Commonly Asked Questions about Bear-Proofing Campsites

1. What are the most effective methods for bear-proofing a campsite?

The most effective methods for bear-proofing a campsite include proper food storage using bear-proof containers or hanging food bags, keeping a clean campsite free of food odors and garbage, using bear deterrents like bear spray or air horns, and setting up perimeter tripwires alarms for added security.

2. How can I safely store food and attractants to prevent bear encounters while camping?

Safely storing food and attractants involves using bear-proof containers or bear-resistant food storage systems to keep all food, garbage, and scented items secure and out of reach of bears. Additionally, hang food bags at least 10 feet above the ground and 4 feet away from any tree trunk, and avoid cooking or eating near your tent to minimize food odors.

 3. What should I do if I encounter a bear at my campsite?

If you encounter a bear at your campsite, remain calm and do not run. Back away slowly while facing the bear and speaking in a calm, assertive voice. Avoid making sudden movements or startling the bear. If the bear approaches, use bear deterrents like bear spray or air horns to deter it, and seek shelter in a secure location such as a vehicle or sturdy building if available.

 4. Are there any regulations or guidelines I need to follow for bear-proofing my campsite in different areas?

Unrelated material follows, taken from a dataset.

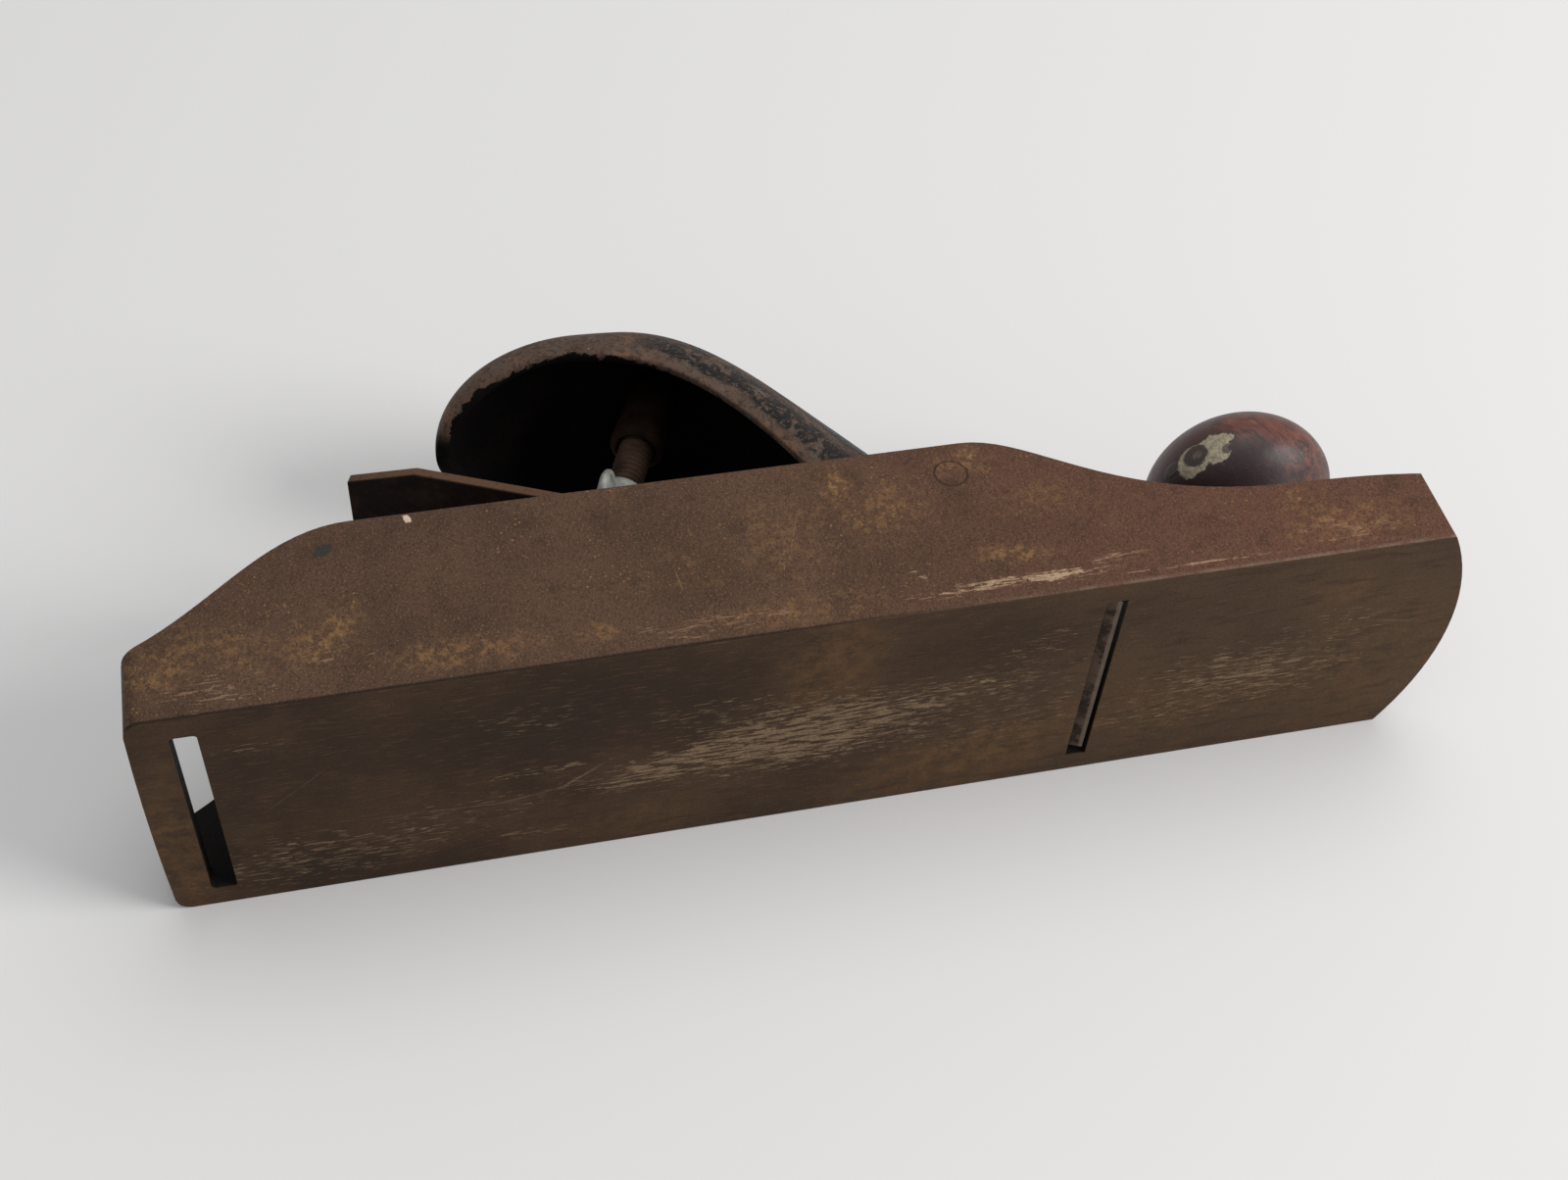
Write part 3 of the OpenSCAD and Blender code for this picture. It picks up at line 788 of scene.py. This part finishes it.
# Marks on the knob: place from the heel, half size, turn about Y, how soft and how broken
knobMarks = {
    "redTop": ((244, -19, 47.6), (8, 14, 4.6), 20, 1.2, 1.4),
    "redFront": ((255, -15, 43.5), (9, 16, 8), 40, 1.2, 1.2),
    "lobe": ((229.7, -16.2, 44.0), (3.0, 9, 3.3), 0, 0.12, 0.8),
    "hole": ((230.2, -16.5, 44.6), (2.3, 9, 2.35), 0, 0.22, 0.9),
    "eye": ((230.4, -16.6, 44.4), (1.0, 9, 0.9), 0, 0.5, 1.2),
    "flag": ((234.0, -18.9, 44.0), (2.9, 9, 3.6), -18, 0.12, 1.6),
    "flagTop": ((234.8, -18.6, 45.8), (3.6, 9, 1.7), 8, 0.12, 1.4),
    "rightHole": ((236.2, -19.4, 42.8), (1.25, 9, 1.1), 0, 0.4, 0.9),
    "bump": ((225.9, -12.1, 45.4), (1.2, 9, 1.4), 0, 0.4, 0.9),
}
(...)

Yes, it's essential to familiarize yourself with local regulations and guidelines regarding bear-proofing campsites in the areas you plan to visit. These regulations may include requirements for food storage, use of bear-resistant containers, and restrictions on camping in certain areas with known bear activity. Always adhere to these regulations to minimize human-bear conflicts and ensure a safe outdoor experience for both humans and bears.